Permaculture principles guide us to mimic patterns and relationships that we find in Nature. We can start applying these principles from Zone 00, the individual self, to zones that extend beyond ourselves from our environment to community. They can assist us in moving from the unsustainable consumerist lifestyles that are dependent on a system that isn’t serving us or the planet, to a lifestyle that is in harmony with the Earth in a way that is regenerative and produces abundance.
In a forest system, everything is connected. The trees are fed sunlight and water, only taking the energy that they need. The leaves from the trees create mulch for the soil, which eventually feeds the microorganisms in the soil, cultivating fertile soil for the trees. The cycle continues and the forest produces no waste. The permaculture principles allow us to think of the system as a whole and how everything is interconnected. By observing and learning from our environment, such as how Nature replenishes its soil, or how Nature protects and conserves its water resources, we can implement these natural processes into our daily lives. The more we implement these natural processes, the more we live in harmony with the Earth.
To fully understand and implement these principles into my own life, I decided to come up with a year-long challenge! With there being twelve permaculture principles, I wanted to focus on one each month and implement it into my daily life. In this challenge, I aim to start from the inner landscape and work my way outwards. I want to design my life in ways that are sustainable and regenerative towards the Earth. I believe the inner work is just as important as the outer work, as our external reality becomes a reflection of our internal state. My hopes are to gain a deeper understanding of permaculture and a more whole-systems perspective, as well as share my insights and inspire ways we can strive to live more connected to our environment and one another.
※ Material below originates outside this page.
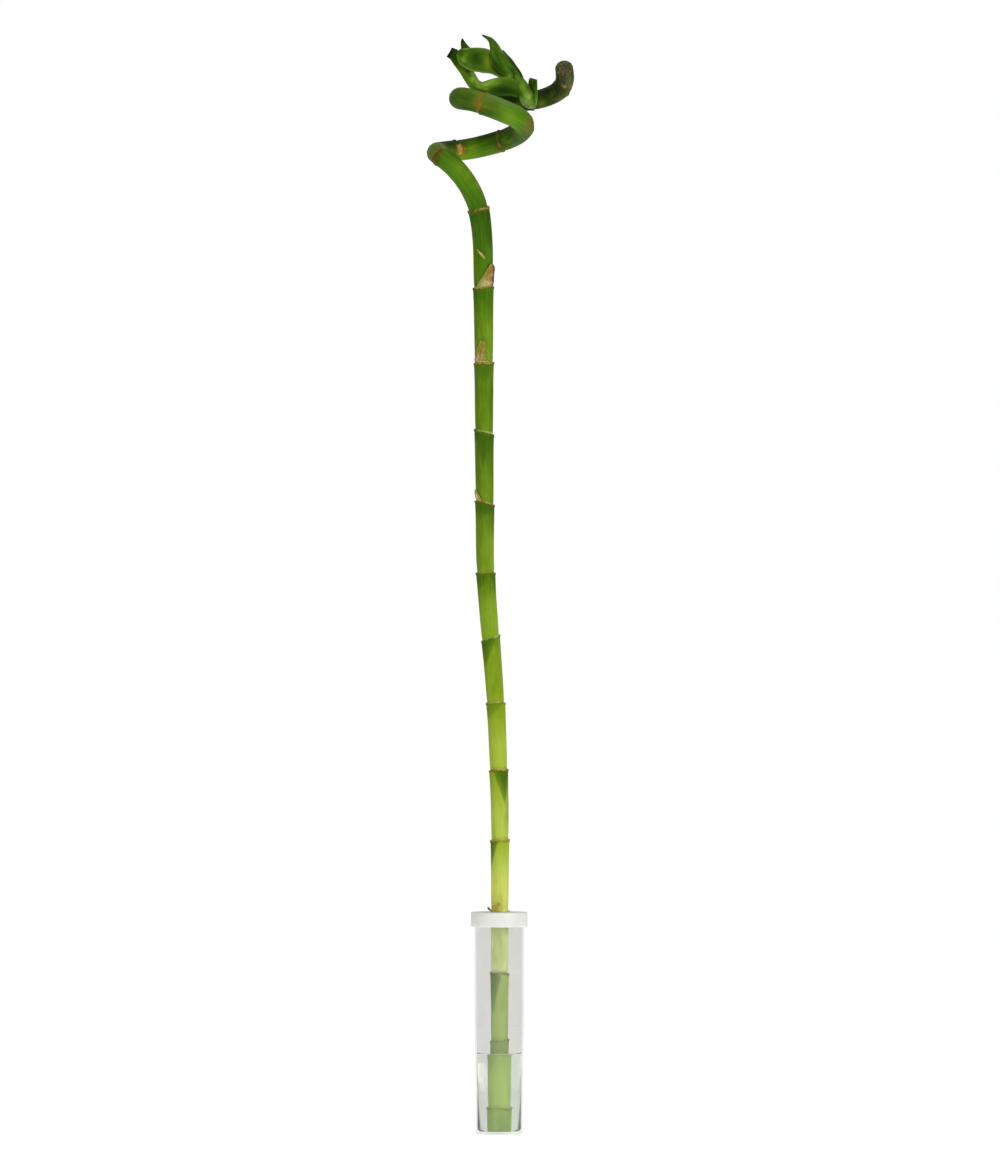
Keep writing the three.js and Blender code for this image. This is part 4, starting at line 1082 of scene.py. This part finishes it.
FLOOR_RADIUS = 1300
body = bmesh.new()
bmesh.ops.create_circle(body, cap_ends=True, segments=128, radius=FLOOR_RADIUS)
floor = object_of("floor", body, studio_white)

surround = bpy.data.worlds.new("white_surround")
surround.use_nodes = True
tree = surround.node_tree
tree.nodes.clear()
lit = add(tree, "Background", {"Color": (1, 1, 1, 1), "Strength": 0.42})
shown = add(tree, "Background", {"Color": (1, 1, 1, 1), "Strength": 1.0})
rays = add(tree, "LightPath").outputs
sight = {0: rays["Is Camera Ray"], 1: rays["Is Transmission Ray"]}
seen_white = add(tree, "Math", sight, operation="MAXIMUM")
both = add(tree, "MixShader", {0: seen_white, 1: lit, 2: shown})
add(tree, "OutputWorld", {"Surface": both})
bpy.context.scene.world = surround

# Place and size in metres, and power in watts.
LAMPS = {
    "key": ((1.7, -1.9, 0.9), 1.2, 28), "fill": ((-1.6, -2, 0.6), 1.6, 13),
    "top": ((0.3, 0.2, 2.2), 1.4, 11),
}
LIT_POINT = Vector((0, 0, 0.35))
for name, (place, size, power) in LAMPS.items():
    data = bpy.data.lights.new(name, "AREA")
    data.shape = "DISK"
    data.size = size
    data.energy = power
    lamp = bpy.data.objects.new(name, data)
    lamp.location = place
    lamp.rotation_euler = (LIT_POINT - Vector(place)).to_track_quat("-Z", "Y").to_euler()
    bpy.context.scene.collection.objects.link(lamp)

LENS = 300
SENSOR = 36
PICTURE_HEIGHT = 642.4  # millimetres of the plant's own plane, top to bottom
PICTURE_ACROSS, PICTURE_UP = 0.4, 302.4  # where its middle lies
camera_data = bpy.data.cameras.new("camera")
camera_data.lens = LENS
camera_data.sensor_width = SENSOR
camera_data.clip_end = 100
camera = bpy.data.objects.new("camera", camera_data)
camera.location = (PICTURE_ACROSS * MM, -PICTURE_HEIGHT * LENS / SENSOR * MM, PICTURE_UP * MM)
camera.rotation_euler = (math.pi / 2, 0, 0)
bpy.context.scene.collection.objects.link(camera)
bpy.context.scene.camera = camera
bpy.context.scene.view_settings.view_transform = "Standard"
Permaculture is a creative design process based on whole-systems thinking informed by ethics and design principles. Permaculture design principles arise from a way of perceiving the world that is often described as ‘systems thinking’ and ‘design thinking’.David Holmgren
There are twelve permaculture principles that we can apply to our personal lives, our surrounding environments, and communities.
- Principle 1 – Observe and Interact
- Principle 2 – Catch and Store Energy
- Principle 3 – Obtain a Yield
- Principle 4 – Apply Self-regulation and Accept Feedback
- Principle 5 – Use & Value Renewable Resources & Services
- Principle 6 – Produce No Waste
- Principle 7 – Design from Patterns to Details
- Principle 8 – Integrate Rather than Segregate
- Principle 9 – Use Small and Slow Solutions
- Principle 10 – Use and Value Diversity
- Principle 11 – Use Edges and Value the Margin
- Principle 12 – Creatively Use and Respond to Change
If any of these principles catches your eye, I invite you to take some time to reflect on them and integrate them into your life!